- [Stated goal]
Give the data again, word for word.

_ _ _ _

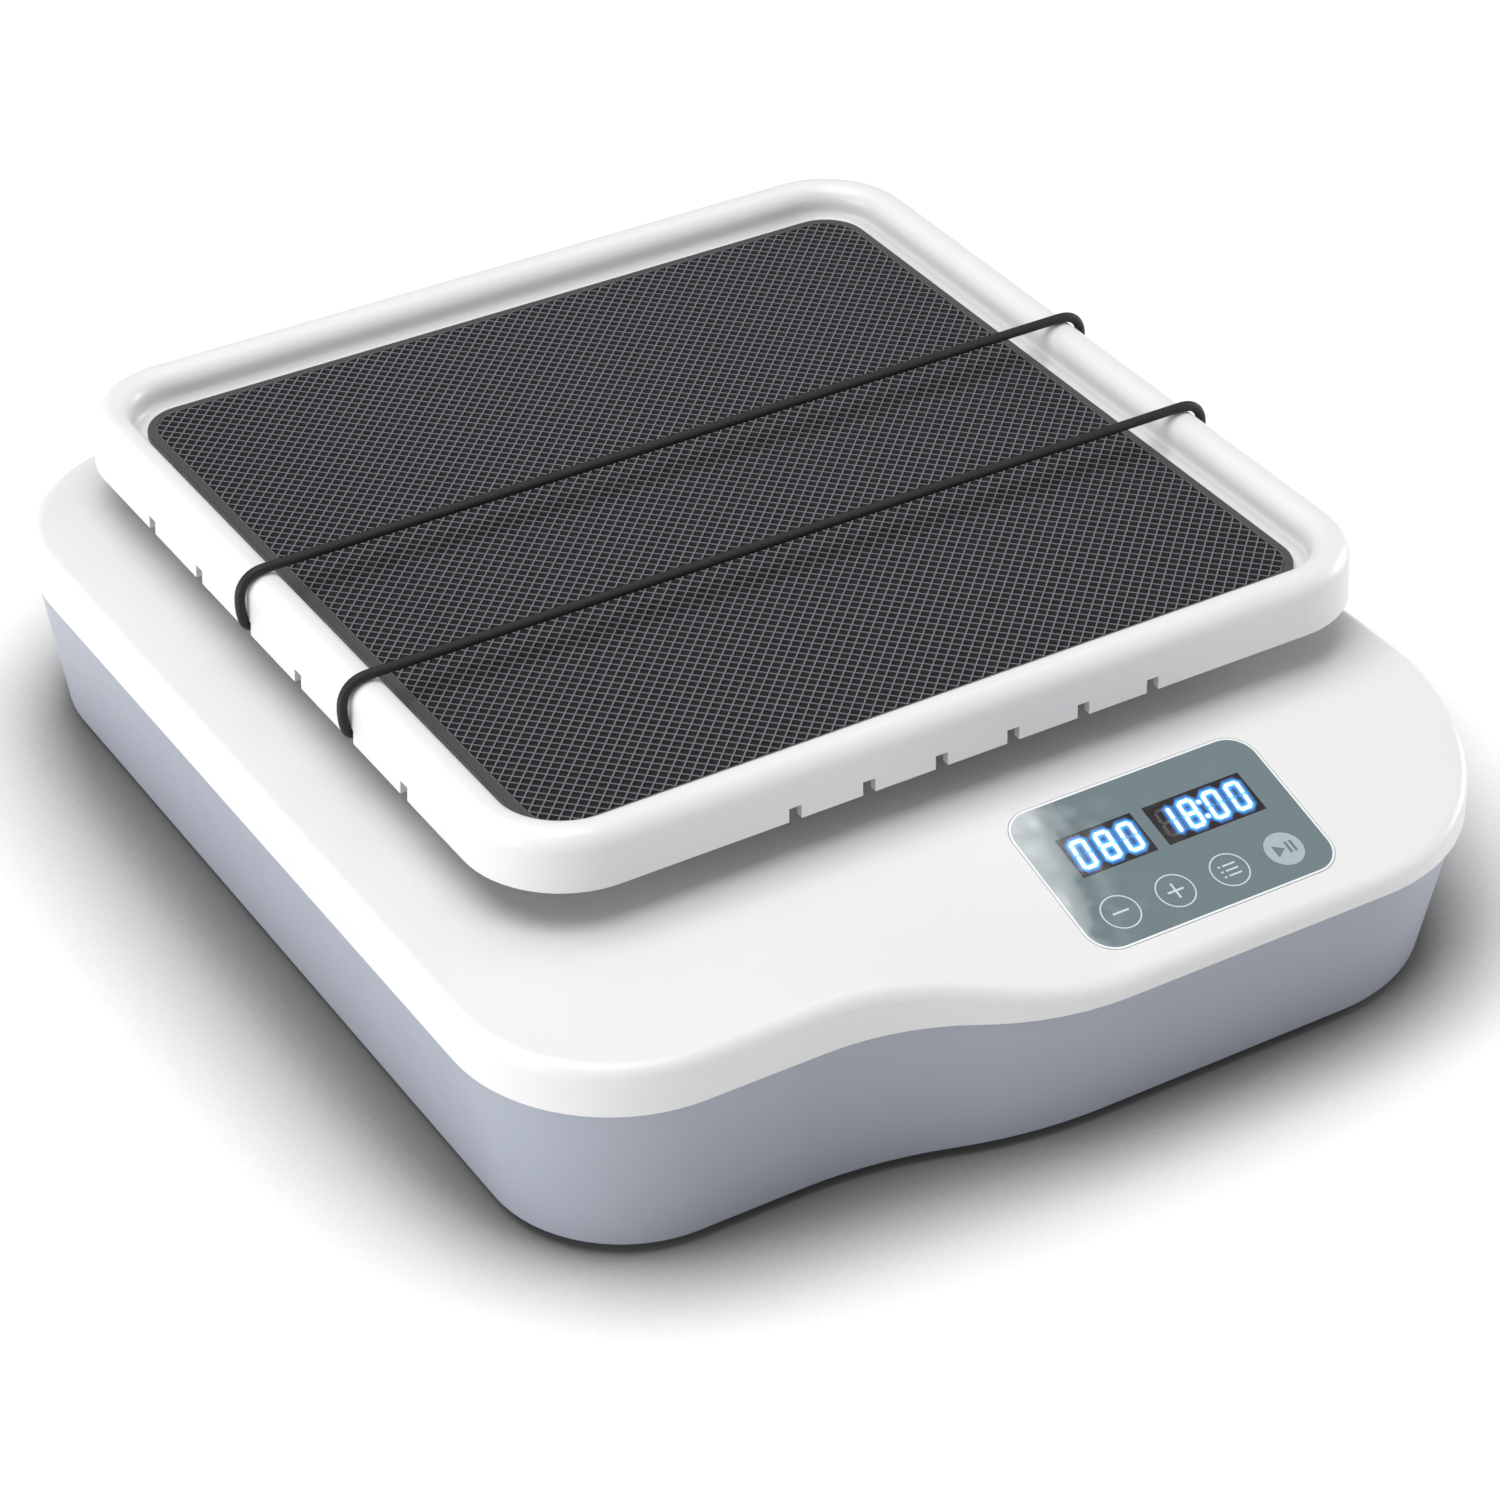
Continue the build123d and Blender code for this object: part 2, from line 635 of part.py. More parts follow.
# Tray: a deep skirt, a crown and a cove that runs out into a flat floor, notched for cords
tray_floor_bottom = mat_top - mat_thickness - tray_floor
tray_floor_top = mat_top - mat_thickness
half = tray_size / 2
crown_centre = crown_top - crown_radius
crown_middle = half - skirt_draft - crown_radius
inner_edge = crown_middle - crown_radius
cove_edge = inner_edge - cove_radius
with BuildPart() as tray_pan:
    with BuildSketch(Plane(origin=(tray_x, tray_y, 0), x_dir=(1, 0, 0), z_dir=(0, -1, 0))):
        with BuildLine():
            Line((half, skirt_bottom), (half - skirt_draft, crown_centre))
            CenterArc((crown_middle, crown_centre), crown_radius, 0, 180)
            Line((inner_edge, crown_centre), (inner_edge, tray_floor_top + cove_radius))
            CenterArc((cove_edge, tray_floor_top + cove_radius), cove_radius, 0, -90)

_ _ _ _

- [Expected output]
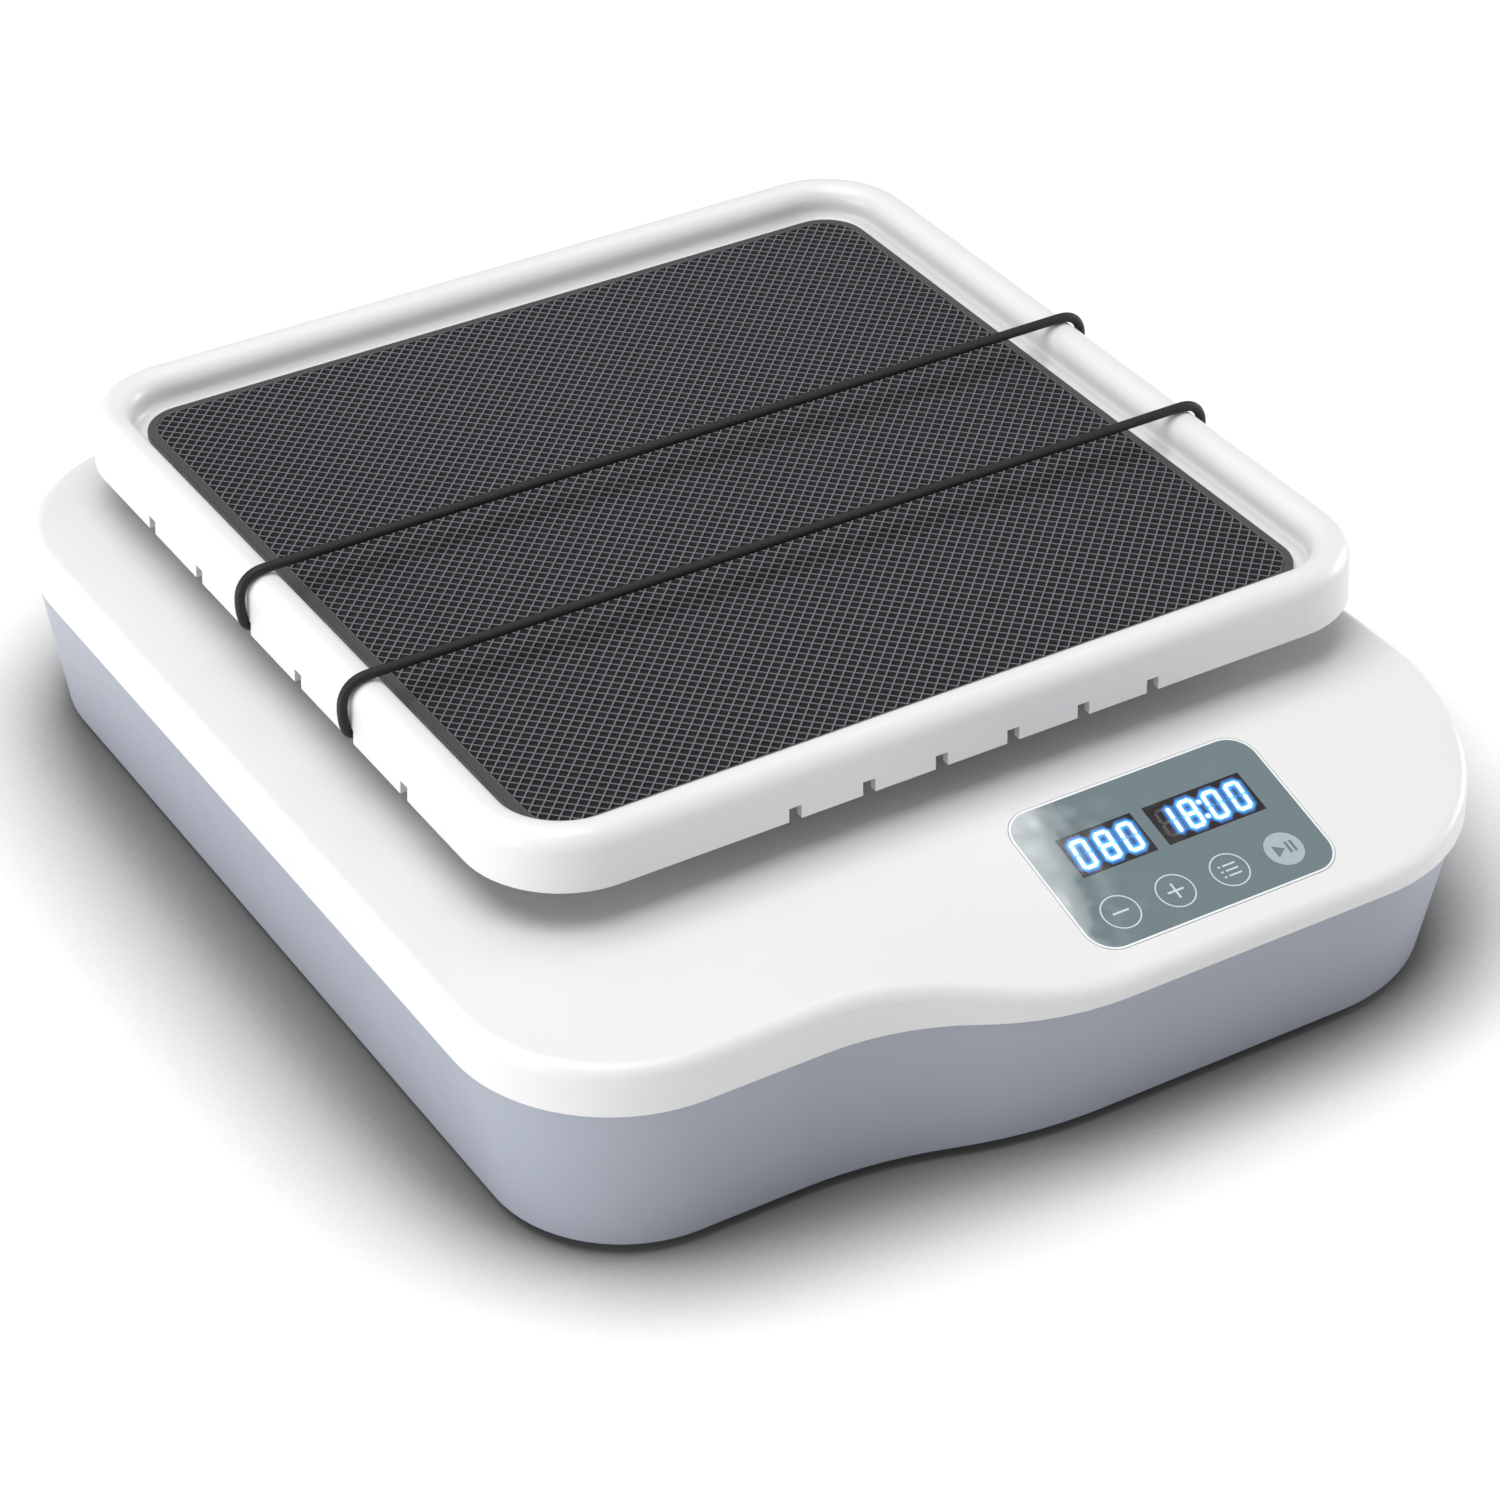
Continue the build123d and Blender code for this object: part 2, from line 635 of part.py. More parts follow.
# Tray: a deep skirt, a crown and a cove that runs out into a flat floor, notched for cords
tray_floor_bottom = mat_top - mat_thickness - tray_floor
tray_floor_top = mat_top - mat_thickness
half = tray_size / 2
crown_centre = crown_top - crown_radius
crown_middle = half - skirt_draft - crown_radius
inner_edge = crown_middle - crown_radius
cove_edge = inner_edge - cove_radius
with BuildPart() as tray_pan:
    with BuildSketch(Plane(origin=(tray_x, tray_y, 0), x_dir=(1, 0, 0), z_dir=(0, -1, 0))):
        with BuildLine():
            Line((half, skirt_bottom), (half - skirt_draft, crown_centre))
            CenterArc((crown_middle, crown_centre), crown_radius, 0, 180)
            Line((inner_edge, crown_centre), (inner_edge, tray_floor_top + cove_radius))
            CenterArc((cove_edge, tray_floor_top + cove_radius), cove_radius, 0, -90)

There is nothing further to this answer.